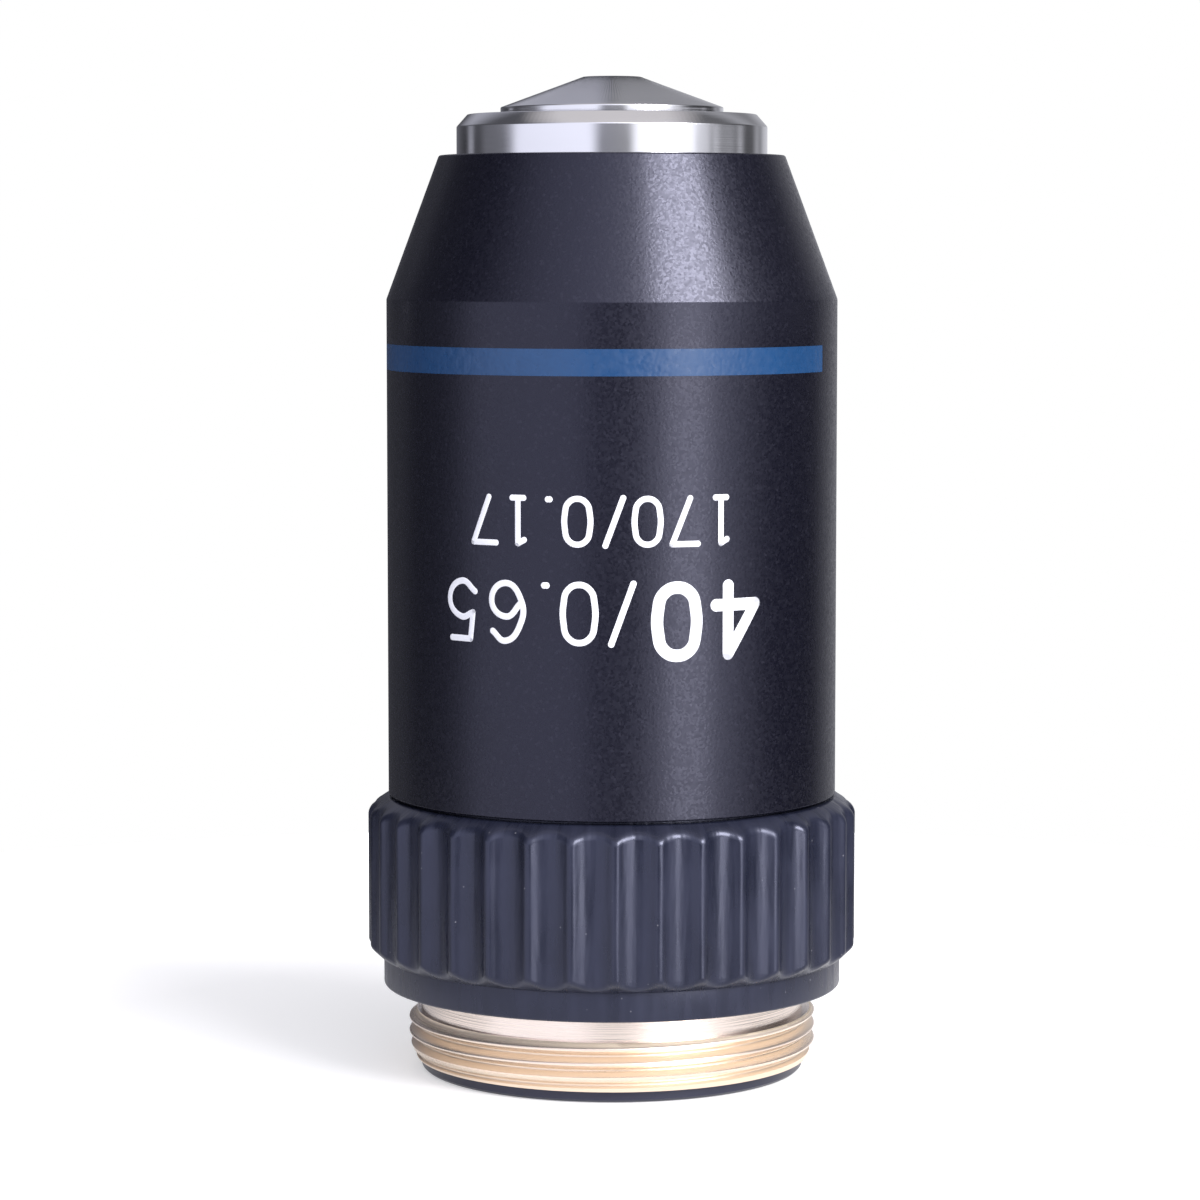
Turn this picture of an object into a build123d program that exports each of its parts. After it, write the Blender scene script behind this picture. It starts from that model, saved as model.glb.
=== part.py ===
from build123d import *
from math import cos, degrees, radians, sin, sqrt
import os

os.makedirs("parts", exist_ok=True)

# Microscope objective for a 160 mm tube, standing on its threaded end with the front lens up.
# The origin lies on the optical axis in the plane of the rear face, and +Z points to the front lens.
# The numbers on the barrel face -Y. All lengths are in millimetres.

# Clearances between pieces
slide_gap = 0.06  # radial, between the sliding nose and its two guides
seat_gap = 0.03  # radial, between pieces that are screwed or pushed into each other
cement_gap = 0.01  # between the two glasses of a doublet

# Objective thread, 20.32 mm nominal with 36 turns to the inch, shown at its crests
thread_radius = 10.12
thread_length = 2.45
thread_chamfer = 0.3
neck_depth = 0.62  # the plain neck lies this much under the crests
neck_length = 1.21  # from the thread to the shoulder
neck_seat_depth = 0.25  # the neck ends this far inside the shoulder
neck_recess_gap = 0.13  # from the crests out to the recess, which leaves the shoulder flat and clear
bush_step = 0.6  # from the neck in to the spigot that holds the bush
bush_wall = 0.9
bush_spigot_length = 6.25

# Black ring in the rear end of the bush
rear_lip_thickness = 0.55
rear_lip_inset = 0.62  # the lip lies this much under the crests
rear_lip_chamfer = 0.12
rear_ring_wall = 1.6
rear_spigot_length = 2.6
rear_countersink = 0.5
spanner_slot_width = 1.2
spanner_slot_depth = 0.3

# Sliding lens tube
tube_bore = 5.9
tube_wall = 1.73
tube_bevel_height = 0.6
tube_bevel_width = 0.53
tube_relief = 0.3
flange_thickness = 2.0
flange_gap = 0.08
nose_stand_out = 1.99  # front face of the tube above the rim of the barrel
nose_travel = 1.8
rear_end_clearance = 0.59  # from the pushed-in tube down to the bore of the bush
front_bore_relief = 0.97  # between the front cell and the stack behind it

# Barrel
spring_room = 2.07  # radial room between the lens tube and the barrel
barrel_wall = 1.4
barrel_straight = 24.44
cone_length = 7.02
rim_wall = 0.81
rim_break = 0.1
ledge_rise = 1.04  # the ledge that stops the nose, above the start of the cone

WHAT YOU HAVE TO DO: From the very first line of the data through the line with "spanner_slot_depth = 0.3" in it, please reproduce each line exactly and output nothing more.

RESULT BELOW:
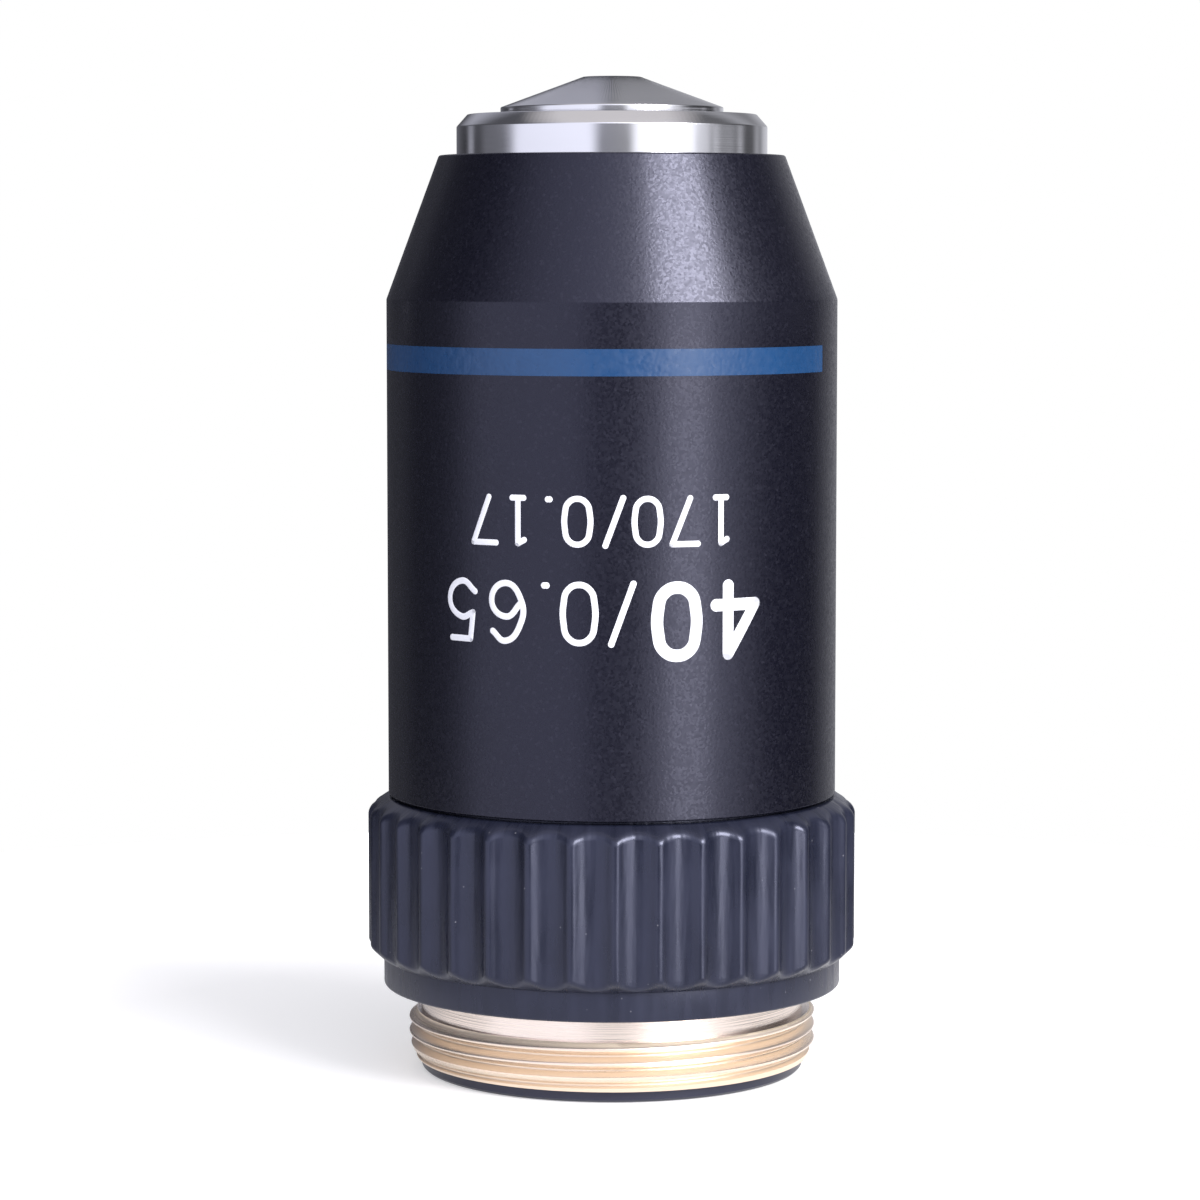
Turn this picture of an object into a build123d program that exports each of its parts. After it, write the Blender scene script behind this picture. It starts from that model, saved as model.glb.
=== part.py ===
from build123d import *
from math import cos, degrees, radians, sin, sqrt
import os

os.makedirs("parts", exist_ok=True)

# Microscope objective for a 160 mm tube, standing on its threaded end with the front lens up.
# The origin lies on the optical axis in the plane of the rear face, and +Z points to the front lens.
# The numbers on the barrel face -Y. All lengths are in millimetres.

# Clearances between pieces
slide_gap = 0.06  # radial, between the sliding nose and its two guides
seat_gap = 0.03  # radial, between pieces that are screwed or pushed into each other
cement_gap = 0.01  # between the two glasses of a doublet

# Objective thread, 20.32 mm nominal with 36 turns to the inch, shown at its crests
thread_radius = 10.12
thread_length = 2.45
thread_chamfer = 0.3
neck_depth = 0.62  # the plain neck lies this much under the crests
neck_length = 1.21  # from the thread to the shoulder
neck_seat_depth = 0.25  # the neck ends this far inside the shoulder
neck_recess_gap = 0.13  # from the crests out to the recess, which leaves the shoulder flat and clear
bush_step = 0.6  # from the neck in to the spigot that holds the bush
bush_wall = 0.9
bush_spigot_length = 6.25

# Black ring in the rear end of the bush
rear_lip_thickness = 0.55
rear_lip_inset = 0.62  # the lip lies this much under the crests
rear_lip_chamfer = 0.12
rear_ring_wall = 1.6
rear_spigot_length = 2.6
rear_countersink = 0.5
spanner_slot_width = 1.2
spanner_slot_depth = 0.3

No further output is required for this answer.